Written problem >> Beginning with the first line of the data below, reproduce every line unchanged, ending with the line that holds "side at -X.".
------------------------------------------------------------------------
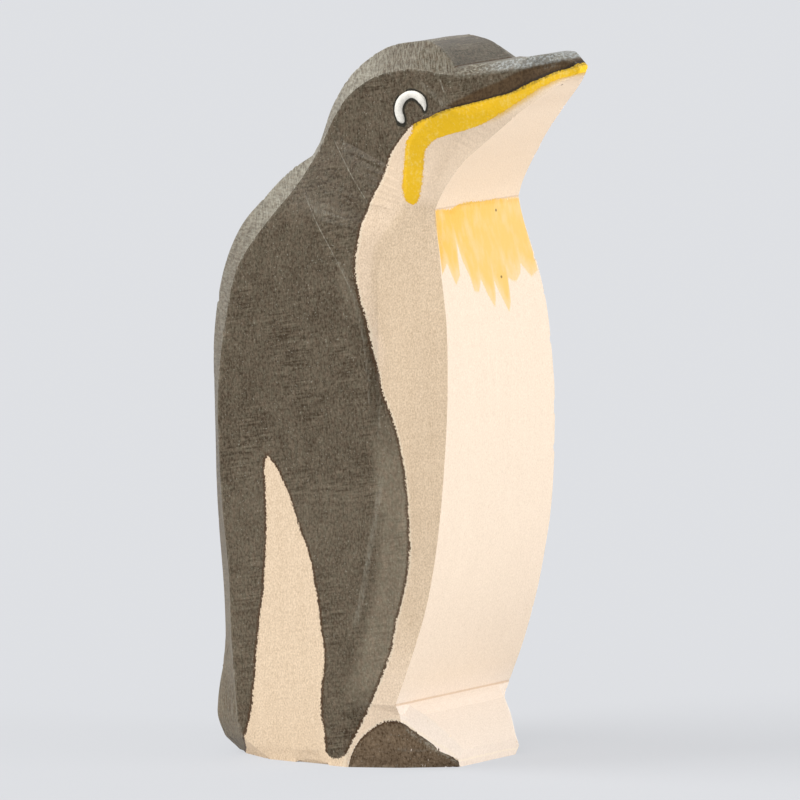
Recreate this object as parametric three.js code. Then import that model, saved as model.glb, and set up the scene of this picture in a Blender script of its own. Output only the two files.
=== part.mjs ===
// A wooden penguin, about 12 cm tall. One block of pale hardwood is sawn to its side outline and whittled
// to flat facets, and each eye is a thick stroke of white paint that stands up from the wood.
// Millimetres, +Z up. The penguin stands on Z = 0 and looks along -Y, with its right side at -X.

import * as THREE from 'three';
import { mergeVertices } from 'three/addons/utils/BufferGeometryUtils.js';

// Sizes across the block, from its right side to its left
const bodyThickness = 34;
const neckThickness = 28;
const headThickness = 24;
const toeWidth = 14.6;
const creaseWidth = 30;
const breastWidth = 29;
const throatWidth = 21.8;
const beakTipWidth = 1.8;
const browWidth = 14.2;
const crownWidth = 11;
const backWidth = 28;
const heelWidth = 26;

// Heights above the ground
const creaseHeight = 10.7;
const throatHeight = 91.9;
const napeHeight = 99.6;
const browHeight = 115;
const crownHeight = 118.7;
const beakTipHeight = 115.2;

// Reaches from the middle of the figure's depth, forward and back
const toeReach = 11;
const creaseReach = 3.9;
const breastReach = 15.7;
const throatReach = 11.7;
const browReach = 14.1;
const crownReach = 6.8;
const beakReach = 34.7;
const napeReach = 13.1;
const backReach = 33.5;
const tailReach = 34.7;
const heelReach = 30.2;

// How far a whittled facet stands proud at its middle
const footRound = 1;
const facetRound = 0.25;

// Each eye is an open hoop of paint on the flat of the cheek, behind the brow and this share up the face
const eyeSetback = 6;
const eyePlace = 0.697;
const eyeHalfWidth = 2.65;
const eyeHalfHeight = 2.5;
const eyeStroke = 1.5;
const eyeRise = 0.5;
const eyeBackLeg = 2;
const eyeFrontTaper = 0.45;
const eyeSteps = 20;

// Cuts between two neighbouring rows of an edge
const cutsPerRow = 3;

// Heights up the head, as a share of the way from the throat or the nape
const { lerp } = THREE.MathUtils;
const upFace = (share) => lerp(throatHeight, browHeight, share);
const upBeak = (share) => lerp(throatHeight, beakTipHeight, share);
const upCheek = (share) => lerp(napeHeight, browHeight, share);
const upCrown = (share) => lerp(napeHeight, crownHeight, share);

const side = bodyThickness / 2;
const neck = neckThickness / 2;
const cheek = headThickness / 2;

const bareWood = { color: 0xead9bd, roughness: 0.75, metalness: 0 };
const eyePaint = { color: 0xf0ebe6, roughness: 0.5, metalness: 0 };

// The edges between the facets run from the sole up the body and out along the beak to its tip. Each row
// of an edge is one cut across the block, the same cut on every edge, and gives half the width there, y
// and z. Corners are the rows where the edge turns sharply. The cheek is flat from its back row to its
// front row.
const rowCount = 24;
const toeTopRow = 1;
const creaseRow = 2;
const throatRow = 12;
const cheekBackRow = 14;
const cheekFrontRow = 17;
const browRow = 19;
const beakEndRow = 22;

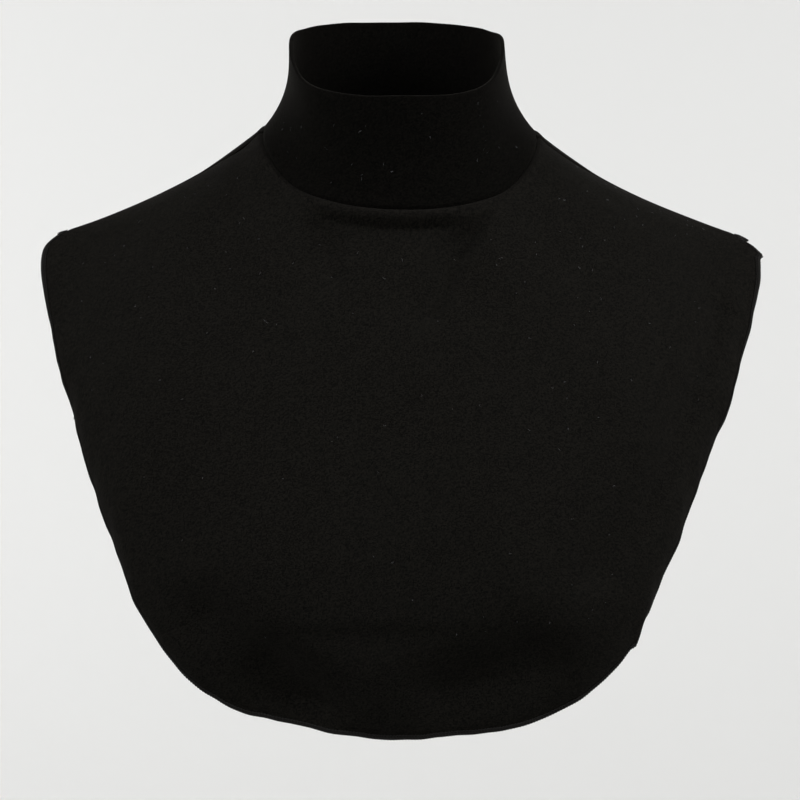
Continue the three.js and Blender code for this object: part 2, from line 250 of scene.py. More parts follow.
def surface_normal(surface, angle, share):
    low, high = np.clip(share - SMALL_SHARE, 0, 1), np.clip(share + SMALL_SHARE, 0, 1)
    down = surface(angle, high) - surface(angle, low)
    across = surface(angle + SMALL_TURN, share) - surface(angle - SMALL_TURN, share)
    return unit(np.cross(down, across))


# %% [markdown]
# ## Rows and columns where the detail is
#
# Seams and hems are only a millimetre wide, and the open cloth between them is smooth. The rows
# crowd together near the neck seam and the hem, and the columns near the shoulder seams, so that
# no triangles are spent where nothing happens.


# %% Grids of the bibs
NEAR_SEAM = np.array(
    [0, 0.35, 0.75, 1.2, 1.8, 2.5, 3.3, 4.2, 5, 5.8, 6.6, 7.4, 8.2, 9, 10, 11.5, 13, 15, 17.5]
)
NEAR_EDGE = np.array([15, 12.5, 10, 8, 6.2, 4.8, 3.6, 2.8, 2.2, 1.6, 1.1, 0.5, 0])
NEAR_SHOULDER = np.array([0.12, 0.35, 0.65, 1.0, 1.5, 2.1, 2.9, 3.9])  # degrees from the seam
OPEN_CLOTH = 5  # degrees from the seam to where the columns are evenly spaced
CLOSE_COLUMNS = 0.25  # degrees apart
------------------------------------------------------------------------
Answer to this exercise >>
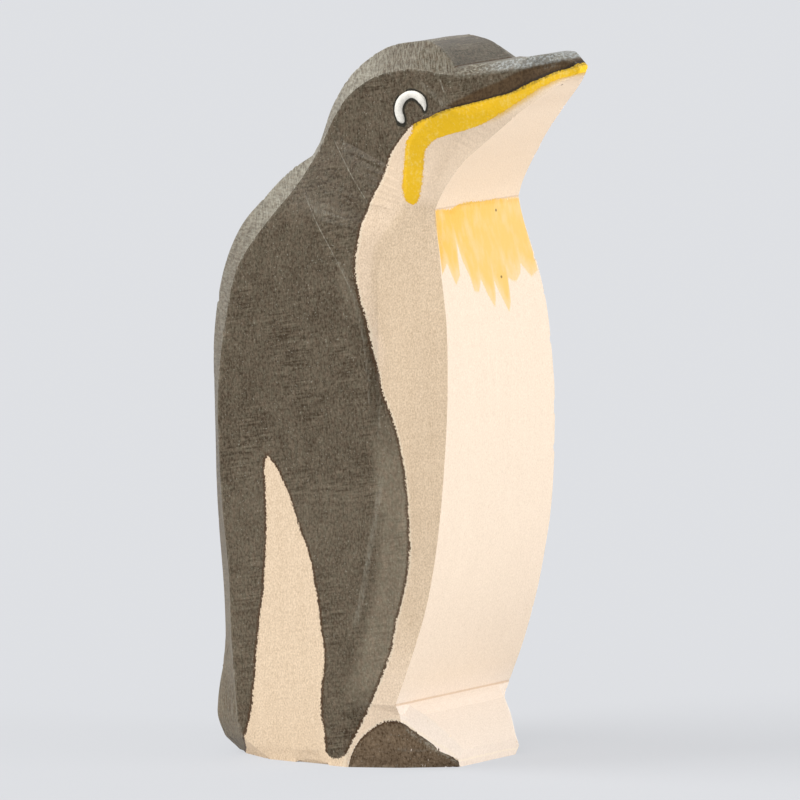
Recreate this object as parametric three.js code. Then import that model, saved as model.glb, and set up the scene of this picture in a Blender script of its own. Output only the two files.
=== part.mjs ===
// A wooden penguin, about 12 cm tall. One block of pale hardwood is sawn to its side outline and whittled
// to flat facets, and each eye is a thick stroke of white paint that stands up from the wood.
// Millimetres, +Z up. The penguin stands on Z = 0 and looks along -Y, with its right side at -X.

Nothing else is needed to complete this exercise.